Thank you for your reply. What about the TPO and TGB antibodies?


----------



## Andros (Aug 26, 2009)

molonese said:


> My sister's thyroid glad has been removed 6 months ago due to thyroid cancer. What are the tests do you recommend doing as a follow up in managing her health? I'm wondering if she should be doing TPO, TGB Antibodies even though she does not have a thyroid anymore. Just to see where she is in terms of her inflammation levels. Her doctor is saying she needs none of those but what do they know, anyway...
> 
> Thanks very much in advance!
> 
> Molonese.


Oh, Wow!! Sorry to hear about your sis and her thyroid cancer journey. Did she have RAI also?

It would be very important to keep her TSH suppressed. That will help to keep the antibodies way way down and also will help to prevent any cancer from coming back.

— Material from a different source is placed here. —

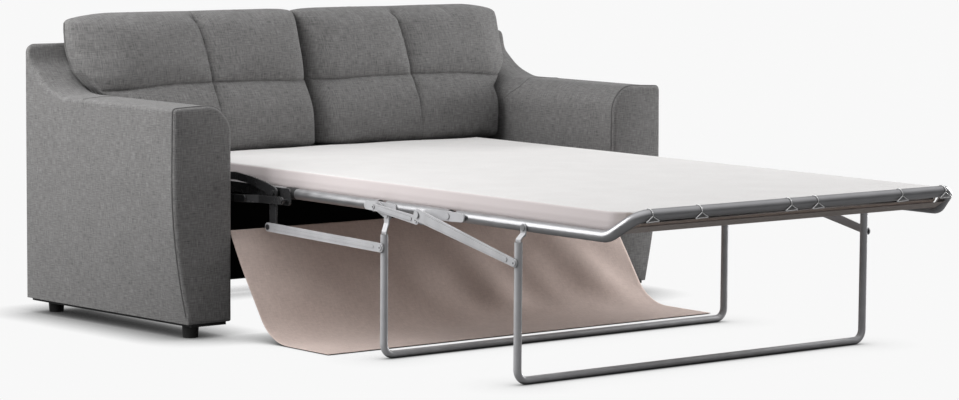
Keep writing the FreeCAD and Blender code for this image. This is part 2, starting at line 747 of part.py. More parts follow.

The FREES will be ultra-important tests as her TSH will no longer be the road map for titrating her thyroxine replacement.

Here is info on that.

Free T3 and Free T4 are the only accurate measurement of the actual active thyroid hormone levels in the body. This is the hormone that is actually free and exerting effect on the cells. These are the thyroid hormones that count.
http://www.drlam.com/articles/hypothyroidism.asp?page=3

Also, would you know if she had Thyroglobulin and Thyroglobulin Ab tests prior to her surgery? If so, they would be good "markers" for any reoccurrence of cancer.

More info.

Understanding Thyroglobulin Ab.
http://www.labtestsonline.org/understanding/analytes/thyroglobulin/test.html

Thyroglobulin Ab and cancer
http://qjmed.oxfordjournals.org/content/59/2/429.full.pdf

Another Thyroglobulin and cancer
http://www.mdlinx.com/endocrinology...963/?news_id=811&newsdt=092010&subspec_id=419

To be honest with you, TPO Ab can be present with other autoimmune diseases including cancer and autoimmune thyroid so maybe once in a while might be good on that. She now has a "baseline" so it would be easy to detect movement.

Hugs for your sis,


----------